Edward’s Status Update for 11/21
This week I spent time to better enhance the video feed that was being passed to the computer. It was easier than expected since we only needed to change how our windows were instantiated. After doing so I then began the code to better detect a speaker when there are multiple faces. The algorithm is still quite naive but in order to increase correctness I went about to consider the following things. The first was to account for issues caused by the CV itself where across different frames it may not find the same faces across each frame and human movement means that the faces might not be in the exact same locations across each of the frames. In order to account for these, I am using a grouping algorithm to make the best groups of faces across the different frames. If it goes well then that means that a single group of faces belong to the same person. Next I had to consider who is actually speaking across these different faces and in order to do so I decided to use a haar cascade to detect mouths across each frame and I can approximate talking by the change in the shape of the mouth over the frames. The last thing to consider now is to see which of the speakers detected is closest to the center of the screen since we know that the center will represent the angle that was derived by the microphone detection. Overall I hope this will be enough to guess a speaker but another thing that concerns me is that it may lag out the video feed. I think that I can actually make use of more threading to handle the video feed updates while the cv is processing.
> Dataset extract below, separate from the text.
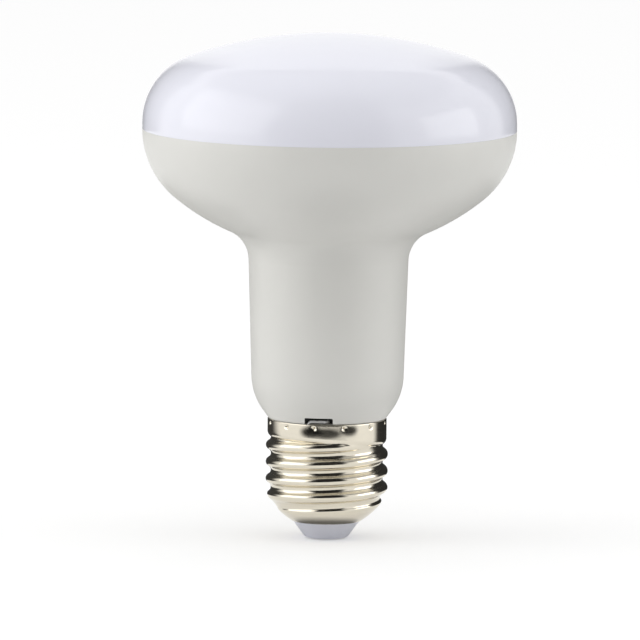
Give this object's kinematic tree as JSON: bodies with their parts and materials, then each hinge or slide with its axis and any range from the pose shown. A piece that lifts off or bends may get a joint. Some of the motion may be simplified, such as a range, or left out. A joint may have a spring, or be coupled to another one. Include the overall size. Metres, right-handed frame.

I’ve also already added in support for doing the CV processing across multiple threads to help reduce the latency but once thing that I will have to test is to see if by reducing the number of threads, I can reduce overhead of creating the threads which will lead to better results. At this point latency is my biggest concern because I am certain that the logic being implemented is better for the overall project as a whole. I may need to cut out some of these steps described above if I feel that algorithms are too demanding to be done within the different frames.
For the upcoming week I plan to finish up this piece of code then also begin testing. Heather was still waiting for the prototype to dry before we could go into testing so we plan on doing testing on Sunday afternoon and hope to begin getting some of those results in. With the final prototype being built, I also plan to fine tune the movement to account for the physical built that we have now.